■ Your objective: Restate the complete material exactly.

>>>>

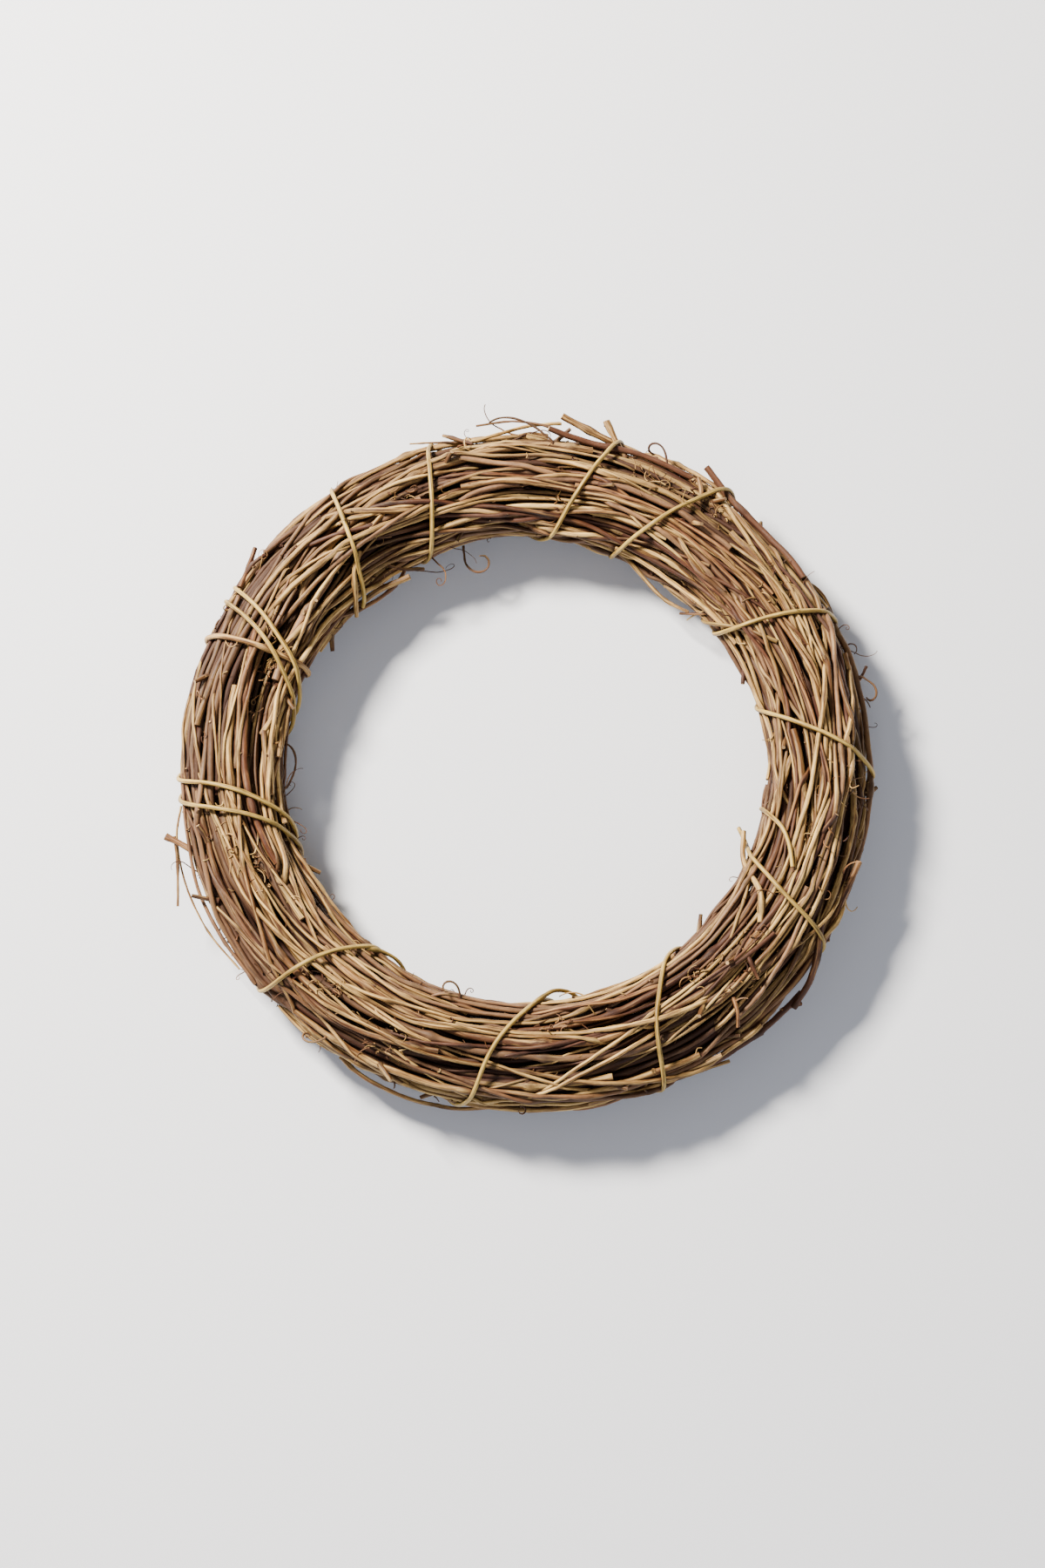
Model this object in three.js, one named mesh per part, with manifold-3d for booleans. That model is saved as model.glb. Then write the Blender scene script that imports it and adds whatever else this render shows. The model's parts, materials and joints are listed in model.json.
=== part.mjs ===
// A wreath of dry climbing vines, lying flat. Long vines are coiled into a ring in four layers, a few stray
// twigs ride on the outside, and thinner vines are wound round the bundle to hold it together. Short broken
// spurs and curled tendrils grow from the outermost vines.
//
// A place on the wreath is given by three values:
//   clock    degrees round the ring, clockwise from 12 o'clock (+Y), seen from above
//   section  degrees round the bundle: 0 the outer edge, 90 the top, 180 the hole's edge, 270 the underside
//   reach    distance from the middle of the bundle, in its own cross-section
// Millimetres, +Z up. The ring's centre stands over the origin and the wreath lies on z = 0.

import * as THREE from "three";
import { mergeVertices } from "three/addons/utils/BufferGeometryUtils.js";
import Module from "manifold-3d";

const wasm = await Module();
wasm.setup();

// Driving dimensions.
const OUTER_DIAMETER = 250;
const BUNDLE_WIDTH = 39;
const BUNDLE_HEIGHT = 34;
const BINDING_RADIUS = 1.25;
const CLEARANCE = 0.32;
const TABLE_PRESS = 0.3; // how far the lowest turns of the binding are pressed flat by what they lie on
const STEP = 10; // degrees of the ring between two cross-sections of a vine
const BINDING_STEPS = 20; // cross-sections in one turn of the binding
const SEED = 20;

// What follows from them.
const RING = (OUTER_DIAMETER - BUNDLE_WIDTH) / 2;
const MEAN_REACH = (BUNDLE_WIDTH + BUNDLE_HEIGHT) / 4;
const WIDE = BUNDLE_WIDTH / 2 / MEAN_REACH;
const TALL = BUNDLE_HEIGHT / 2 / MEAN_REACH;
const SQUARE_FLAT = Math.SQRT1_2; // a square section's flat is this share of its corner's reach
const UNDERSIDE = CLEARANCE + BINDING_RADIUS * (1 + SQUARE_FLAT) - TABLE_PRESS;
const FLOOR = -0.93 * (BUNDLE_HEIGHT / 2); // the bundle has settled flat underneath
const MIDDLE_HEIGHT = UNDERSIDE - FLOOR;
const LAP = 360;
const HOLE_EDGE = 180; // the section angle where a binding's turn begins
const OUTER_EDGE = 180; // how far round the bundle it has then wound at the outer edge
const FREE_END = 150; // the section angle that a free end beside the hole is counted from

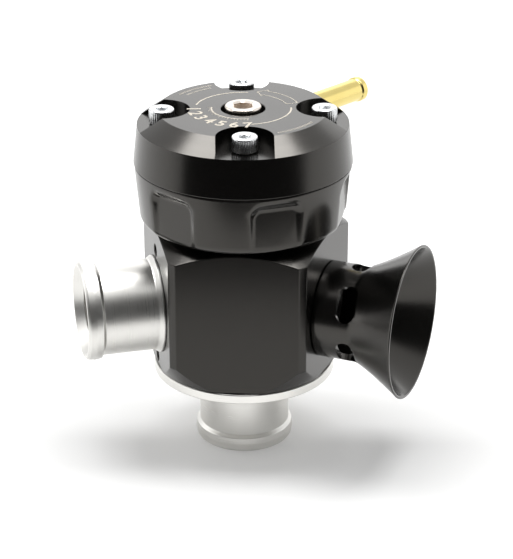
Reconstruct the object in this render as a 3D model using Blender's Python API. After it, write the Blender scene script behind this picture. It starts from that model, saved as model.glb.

<<<<

■ Answer to the exercise:
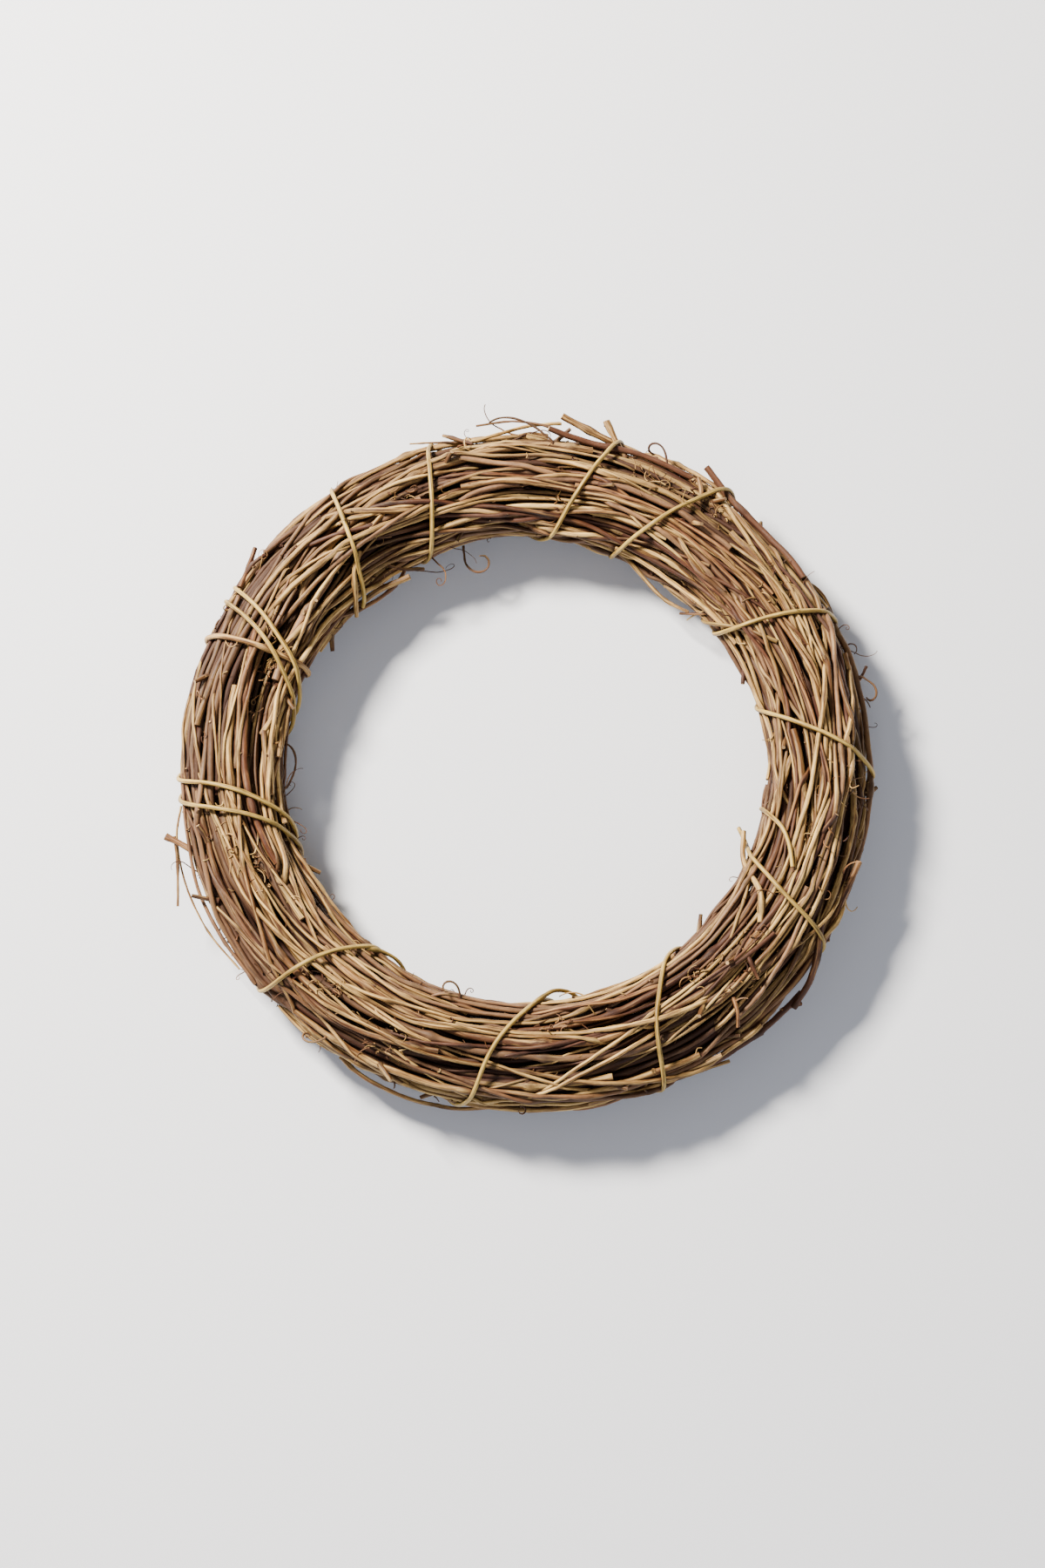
Model this object in three.js, one named mesh per part, with manifold-3d for booleans. That model is saved as model.glb. Then write the Blender scene script that imports it and adds whatever else this render shows. The model's parts, materials and joints are listed in model.json.
=== part.mjs ===
// A wreath of dry climbing vines, lying flat. Long vines are coiled into a ring in four layers, a few stray
// twigs ride on the outside, and thinner vines are wound round the bundle to hold it together. Short broken
// spurs and curled tendrils grow from the outermost vines.
//
// A place on the wreath is given by three values:
//   clock    degrees round the ring, clockwise from 12 o'clock (+Y), seen from above
//   section  degrees round the bundle: 0 the outer edge, 90 the top, 180 the hole's edge, 270 the underside
//   reach    distance from the middle of the bundle, in its own cross-section
// Millimetres, +Z up. The ring's centre stands over the origin and the wreath lies on z = 0.

import * as THREE from "three";
import { mergeVertices } from "three/addons/utils/BufferGeometryUtils.js";
import Module from "manifold-3d";

const wasm = await Module();
wasm.setup();

// Driving dimensions.
const OUTER_DIAMETER = 250;
const BUNDLE_WIDTH = 39;
const BUNDLE_HEIGHT = 34;
const BINDING_RADIUS = 1.25;
const CLEARANCE = 0.32;
const TABLE_PRESS = 0.3; // how far the lowest turns of the binding are pressed flat by what they lie on
const STEP = 10; // degrees of the ring between two cross-sections of a vine
const BINDING_STEPS = 20; // cross-sections in one turn of the binding
const SEED = 20;

// What follows from them.
const RING = (OUTER_DIAMETER - BUNDLE_WIDTH) / 2;
const MEAN_REACH = (BUNDLE_WIDTH + BUNDLE_HEIGHT) / 4;
const WIDE = BUNDLE_WIDTH / 2 / MEAN_REACH;
const TALL = BUNDLE_HEIGHT / 2 / MEAN_REACH;
const SQUARE_FLAT = Math.SQRT1_2; // a square section's flat is this share of its corner's reach
const UNDERSIDE = CLEARANCE + BINDING_RADIUS * (1 + SQUARE_FLAT) - TABLE_PRESS;
const FLOOR = -0.93 * (BUNDLE_HEIGHT / 2); // the bundle has settled flat underneath
const MIDDLE_HEIGHT = UNDERSIDE - FLOOR;
const LAP = 360;
const HOLE_EDGE = 180; // the section angle where a binding's turn begins
const OUTER_EDGE = 180; // how far round the bundle it has then wound at the outer edge
const FREE_END = 150; // the section angle that a free end beside the hole is counted from

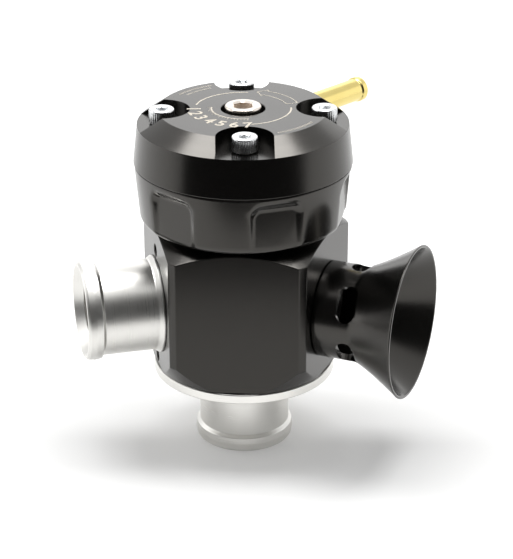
Reconstruct the object in this render as a 3D model using Blender's Python API. After it, write the Blender scene script behind this picture. It starts from that model, saved as model.glb.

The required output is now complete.